В связи с отъездом Федора Петровича из Казани в «Казанских известиях» от 31 марта 1817 г. была напечатана заметка С. А. Москотильникова. «Бывший здесь г. вице-губернатор, коллежский советник Ф. П. Гурьев, по случаю увольнения его императорским величеством от настоящей должности, оставляет наш город. Находясь при отправлении своей должности с 1812 года и до ныне, он занимал еще в течение целого года по смерти Б. А. Мансурова место губернатора. Ревностным исправлением трудных обязанностей, он снискал почтение и любовь людей благомыслящих, а с тем вместе навлек себе и недоброжелателей — по естественному ходу вещей: где достоинства, там зависть. Но беспристрастные, разделяя с первыми прискорбие разлуки, желают последним узнать цену людей, которых для них не стало»[325]
. Нетрудно заметить сожаление «беспристрастных» и «благомыслящих» относительно торжества «недоброжелателей» по поводу изгнания ими чиновника за «ревностное исполнение трудных обязанностей». Не называя имен, автор заметки прямо указывает на причину отставки Гурьева и выражает свое отношение к происходящему.Поскольку большинство сенаторов пришли к выводу, что расследование следует продолжить, оно вновь переместилось в департаменты московского Сената. Показательно, что губернский прокурор Василий Овцын отказался давать показания, ссылаясь на дружбу с истцом. Дело обрастало явно запутанными подробностями, свидетельские показания противоречили друг другу. Сам Гурьев теперь постоянно находился в столицах и вынужден был обращаться в казанскую губернскую канцелярию с просьбами выслать ему необходимые бумаги[326]

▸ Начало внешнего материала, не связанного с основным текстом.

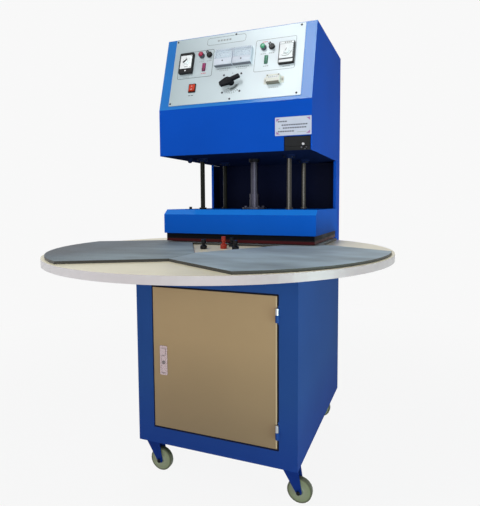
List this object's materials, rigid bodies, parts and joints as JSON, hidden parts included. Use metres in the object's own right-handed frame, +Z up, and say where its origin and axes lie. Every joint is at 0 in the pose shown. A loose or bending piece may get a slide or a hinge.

. Изучив суть дела, сенатор Брозин выразил свое особое мнение в письменном виде. Он обратил внимание Сената на тот факт, что в доносе Мосолова на имя министра юстиции от декабря 1815 г. упоминался лишь один свидетель, да и то его имя не называлось, а при повторном уже доносе в январе 1816 г. круг свидетелей у Мосолова значительно расширился. Ссылаясь на главу 19 «Генерального регламента», сенатор посчитал донос ложным. Более того, показания единственного свидетеля поручика Афанасьева, по его убеждению, являлись сомнительными, поскольку в настоящее время поручик находится под судом. Было предложено извет этот «оставить без уважения и освободить бывшего в Казани вице-губернатором Гурьева, а титулярному советнику Мосолову объявить с подпискою, чтобы он впредь таковых неосновательных изветов делать не осмеливался под опасением строжайшего по законам взыскания…»[327]. Аргументы сенатора Брозина были поддержаны большинством голосов, но не единогласно, поэтому последовал следующий виток расследований с применением очных ставок.Если предположить невиновность бывшего казанского правителя, то эта процедура для него, безусловно, была унизительна. Его ожидало возвращение в Казань в качестве подсудимого, испытание «унижения по должности, и по состоянию». Поэтому Гурьев активно искал возможности преодоления создавшейся правовой ситуации. 1 января 1819 года Федор Петрович обратился к министру юстиции Дмитрию Ивановичу Лобанову с просьбой не допустить очной ставки и «положить конец долговременному страданию его по доносу»[328]
. В поисках справедливости он обращался и к обер-прокурору Сената графу Санти. Дело в том, что по указу Петра I от 1697 г. очные ставки по частным делам были отменены, но по указу от 31 декабря 1765 года по делам «лихоимственным» очная ставка предполагалась. Гурьев мотивировал свою просьбу отсылкой на статьи 120 и 189 Нового уложения, пытаясь избежать процедуры очных ставок. Его решимость бороться за справедливый исход своего дела подкреплялась большинством голосов, отданных в его оправдание в московском Сенате, где первоначально оно и заслушивалось. Но в силу существующего законодательства его принуждали в сопровождении полиции выехать из Санкт-Петербурга в Казань для участия в очных ставках.